PythonSciPyStatistics

Correlation tests answer a simple question:

“Are these two variables related — and how strongly?”


SciPy provides three main correlation measures:

Correlation Type

Measures

Best For

Pearson

Linear relationship

Continuous, normally distributed data

Spearman

Monotonic relationship

Ordinal, ranked, or non-normal data

Kendall

Rank agreement

Small samples, ties in data






Pearson Correlation

Measures linear relationship between two continuous variables


Use when:

  • Both variables are continuous
  • Relationship looks linear
  • Normality assumption is reasonable
  • No major outliers

Example

x = [1, 2, 3, 4, 5]
y = [2, 4, 5, 4, 5]

corr, p = stats.pearsonr(x, y)
print(corr, p)


Outputs

  • corr → correlation coefficient (range: -1 to +1)
  • p → p-value for the significance of the correlation

Interpretation

  • corr = 1.0 → perfect positive linear relationship
  • corr = -1.0 → perfect negative linear relationship
  • corr = 0 → no linear relationship

Practical notes

  • Sensitive to outliers
  • Only captures linear relationships
  • If data is skewed → use Spearman instead





pearman Rank Correlation

Monotonic relationship (non-parametric). Spearman correlates the rank order of the values, not the raw values.


Use when:

  • Data is not normal
  • Relationship is monotonic (always increasing or decreasing, not necessarily linear)
  • Data is ordinal (e.g., Likert scales)
  • There are outliers

Example

x = [1, 2, 3, 4, 5]
y = [10, 20, 30, 40, 45]

corr, p = stats.spearmanr(x, y)
print(corr, p)

Interpretation

  • Same coefficient range (-1 to +1)
  • But correlation is based on ranking

Practical notes

  • More robust than Pearson
  • Does not assume normality
  • Great for messy real-world data





Kendall’s Tau

Rank correlation robust to ties (non-parametric)


Use when:

  • Sample sizes are small (< 20)
  • Data contains many ties (duplicate values)
  • You want a robust rank-based measure

Example

corr, p = stats.kendalltau(x, y)
print(corr, p)

Interpretation

  • Correlation coefficient usually smaller in magnitude than Pearson or Spearman
  • Works well on small or noisy datasets

Practical notes

  • Most robust to ties
  • Slowest with large datasets
  • Rarely used in large-sample applied work, but great for small surveys





When to Use Which Correlation Test

Situation

Best Test

Data is continuous and linear

Pearson

Data is continuous but non-normal

Spearman

Relationship is monotonic but not linear

Spearman

Data contains many ties

Kendall

Sample size is small

Kendall

Data is ordinal (Likert scale)

Spearman






Scatterplots

Always pair correlation with a plot.

Example:

import matplotlib.pyplot as plt

plt.scatter(x, y)
plt.xlabel("X")
plt.ylabel("Y")
plt.show()


Visual checks reveal:

  • Non-linear patterns
  • Outliers
  • Clusters
  • Heteroscedasticity (unequal variance)





Correlation Matrices

Useful for exploring many variables at once.


Using NumPy + SciPy:

data = np.column_stack((x, y, z))
corr_matrix = np.corrcoef(data, rowvar=False)
print(corr_matrix)


Spearman matrix via pandas:

import pandas as pd

df = pd.DataFrame({"x": x, "y": y, "z": z})
print(df.corr(method="spearman"))






Multiple Correlation Tests (Loop Example)

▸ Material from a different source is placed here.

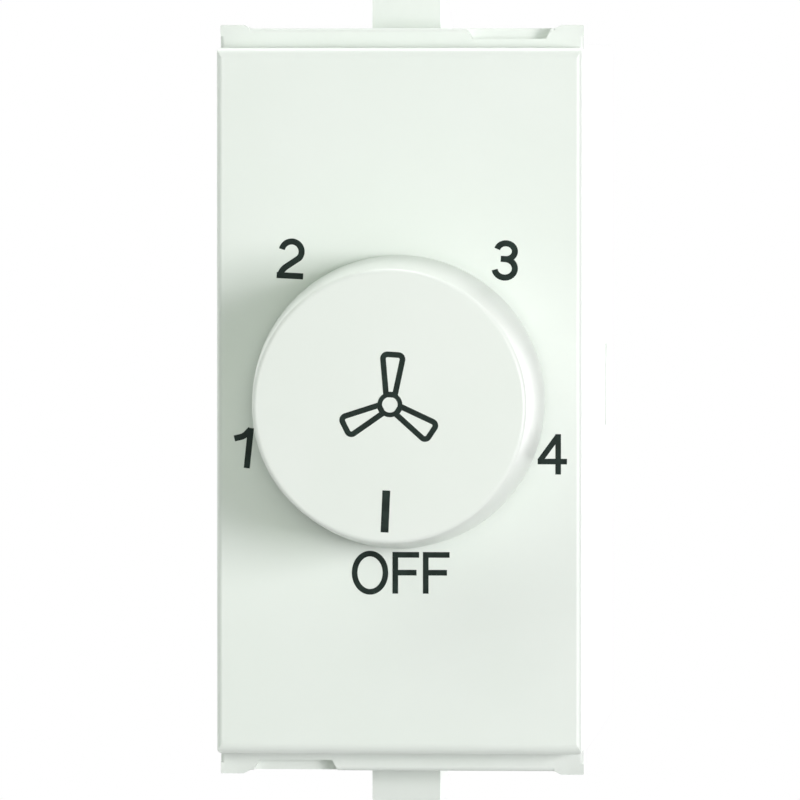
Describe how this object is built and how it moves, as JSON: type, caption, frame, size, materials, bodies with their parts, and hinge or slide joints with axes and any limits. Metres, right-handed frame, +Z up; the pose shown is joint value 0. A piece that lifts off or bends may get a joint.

When testing many variable pairs:

df = pd.DataFrame({
    "a": np.random.randn(20),
    "b": np.random.randn(20),
    "c": np.random.randn(20)
})

for col1 in df.columns:
    for col2 in df.columns:
        if col1 < col2: # avoid duplicates
            corr, p = stats.spearmanr(df[col1], df[col2])
            print(col1, col2, corr, p)





Effect Sizes for Correlation

Correlation coefficient is already an effect size.


Heuristic (Cohen's guidelines):

  • 0.10 → small
  • 0.30 → medium
  • 0.50 → large

This applies to Pearson and Spearman. Kendall uses slightly smaller thresholds.

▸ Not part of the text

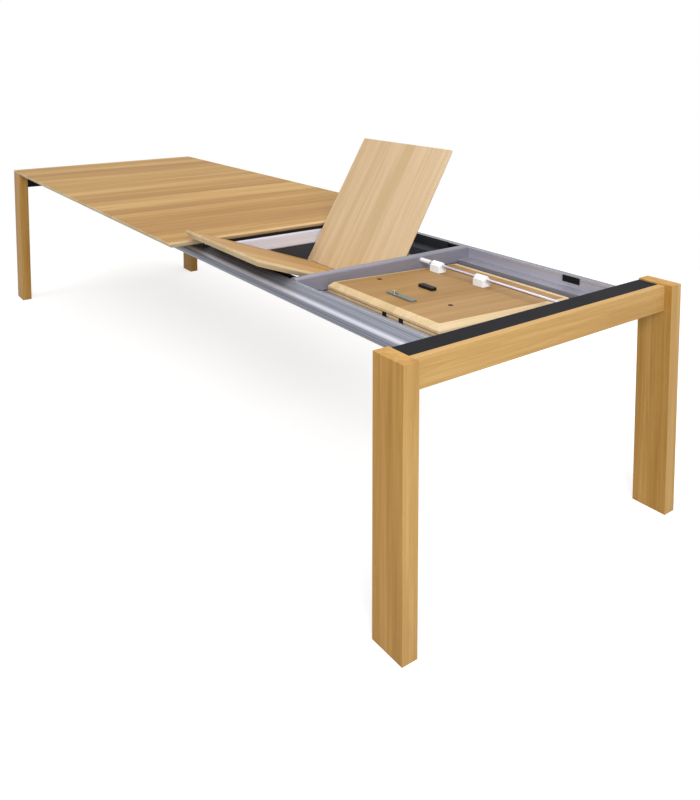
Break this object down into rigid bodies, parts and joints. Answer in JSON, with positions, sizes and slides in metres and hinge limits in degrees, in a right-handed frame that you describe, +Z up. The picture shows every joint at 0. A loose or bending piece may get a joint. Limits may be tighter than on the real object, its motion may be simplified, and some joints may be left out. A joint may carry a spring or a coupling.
{
  "type": "draw leaf table",
  "caption": "Oak table whose near legs draw out on an aluminium frame, with two leaves that fold on rods and stow between the beams.",
  "frame": {"origin": "on the floor under the middle of the drawn-out table", "axes": "+X along the table toward the drawn-out end, +Z up"},
  "size_m": [3.56, 1.1, 1.0745],
  "materials": {
    "oak_top": "lacquered oak veneer, grain across the table",
    "oak_leaf": "lacquered oak veneer on both faces",
    "oak_lipping": "solid oak lipping, lacquered",
    "oak_leg": "solid oak, lacquered",
    "oak_rail": "solid oak, lacquered",
    "anodised_beam": "extruded and anodised, fine lengthwise grooves",
    "brushed_member": "brushed and anodised",
    "black_beam": "black powder coat",
    "steel_rod": "ground and polished",
    "white_block": "moulded acetal",
    "bush_plastic": "moulded acetal",
    "black_plastic": "moulded nylon",
    "shoe_plastic": "moulded nylon",
    "track_aluminium": "mill finish extrusion",
    "grey_latch": "pressed and painted grey",
    "bright_knob": "turned and nickel plated",
    "hinge_steel": "rolled steel",
    "screw_steel": "zinc plated"
  },
  "bodies": {
    "main_part": {"main_top_panel": "oak_top", "main_top_lipping": "oak_lipping", "far_leg_left": "oak_leg", "far_leg_right": "oak_leg", "far_rail": "oak_rail", "far_cross_beam": "black_beam", "guide_track_left": "track_aluminium", "guide_track_right": "track_aluminium", "track_screws": "screw_steel"},
    "near_frame": {"near_leg_left": "oak_leg", "near_leg_right": "oak_leg", "near_rail": "oak_rail", "near_cross_beam": "black_beam", "side_beam_left": "anodised_beam", "side_beam_right": "anodised_beam", "beam_end_caps": "black_plastic", "cross_member_far": "brushed_member", "cross_member_middle": "brushed_member", "glide_pads": "black_plastic", "leaf_one_rod": "steel_rod", "leaf_two_rod": "steel_rod", "rod_stop_sleeve": "white_block", "slide_shoes_left": "shoe_plastic", "slide_shoes_right": "shoe_plastic", "beam_wall_clips": "black_plastic"},
    "leaf_one_carrier": {"leaf_one_bushes": "bush_plastic"},
    "leaf_one_right_half": {"leaf_one_right_panel": "oak_leaf", "leaf_one_right_lipping": "oak_lipping", "leaf_one_right_hinges": "hinge_steel", "leaf_one_bearing_blocks": "white_block", "leaf_one_latch_cover": "grey_latch", "leaf_one_clip": "black_plastic"},
    "leaf_one_bolt": {"leaf_one_latch_bolt": "bright_knob"},
    "leaf_one_left_half": {"leaf_one_left_panel": "oak_leaf", "leaf_one_left_lipping": "oak_lipping", "leaf_one_left_hinges": "hinge_steel"},
    "leaf_two_carrier": {"leaf_two_bushes": "bush_plastic"},
    "leaf_two_upper_half": {"leaf_two_upper_panel": "oak_leaf", "leaf_two_upper_lipping": "oak_lipping", "leaf_two_upper_hinges": "hinge_steel", "leaf_two_bearing_blocks": "white_block", "leaf_two_latch_cover": "grey_latch", "leaf_two_clip": "black_plastic"},
    "leaf_two_bolt": {"leaf_two_latch_bolt": "bright_knob"},
    "leaf_two_lower_half": {"leaf_two_lower_panel": "oak_leaf", "leaf_two_lower_lipping": "oak_lipping", "leaf_two_lower_hinges": "hinge_steel", "leaf_two_edge_catches": "black_plastic"}
  },
  "joints": [
    {"name": "frame_slide", "type": "slide", "parent": "main_part", "child": "near_frame", "axis": [-1, 0, 0], "range_m": [0, 0.006]},
    {"name": "leaf_one_slide", "type": "slide", "parent": "near_frame", "child": "leaf_one_carrier", "axis": [1, 0, 0], "range_m": [0, 0.004]},
    {"name": "leaf_one_swing", "type": "hinge", "parent": "leaf_one_carrier", "child": "leaf_one_right_half", "pos_m": [0.483, 0.144, 0.704], "axis": [1, 0, 0], "range_deg": [-58.8, 75]},
    {"name": "leaf_one_fold", "type": "hinge", "parent": "leaf_one_right_half", "child": "leaf_one_left_half", "pos_m": [0.483, 0.02937, 0.60507], "axis": [1, 0, 0], "range_deg": [-101, 80]},
    {"name": "leaf_one_bolt_slide", "type": "slide", "parent": "leaf_one_right_half", "child": "leaf_one_bolt", "axis": [1, 0, 0], "range_m": [0, 0.015]},
    {"name": "leaf_two_slide", "type": "slide", "parent": "near_frame", "child": "leaf_two_carrier", "axis": [1, 0, 0], "range_m": [-0.012, 0.081]},
    {"name": "leaf_two_swing", "type": "hinge", "parent": "leaf_two_carrier", "child": "leaf_two_upper_half", "pos_m": [1.057, 0.144, 0.704], "axis": [1, 0, 0], "range_deg": [-42, 1.9]},
    {"name": "leaf_two_fold", "type": "hinge", "parent": "leaf_two_upper_half", "child": "leaf_two_lower_half", "pos_m": [1.057, 0.28582, 0.65096], "axis": [1, 0, 0], "range_deg": [0, 90]},
    {"name": "leaf_two_bolt_slide", "type": "slide", "parent": "leaf_two_upper_half", "child": "leaf_two_bolt", "axis": [1, 0, 0], "range_m": [0, 0.015]}
  ],
  "couplings": [
    {"joint": "leaf_one_fold", "follows": "leaf_one_swing", "ratio": -1.3406}
  ]
}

Partial Correlation (Not in SciPy)

To measure correlation while controlling for another variable, use Pingouin or Statsmodels.


Example (Pingouin):

pip install pingouin
import pingouin as pg

pg.partial_corr(data=df, x='x', y='y', covar='z')





Practical Examples — When Correlation Tests Matter

Example 1 — Customer behaviour

  • Time on site vs purchase amount
  • Use Spearman (non-normal)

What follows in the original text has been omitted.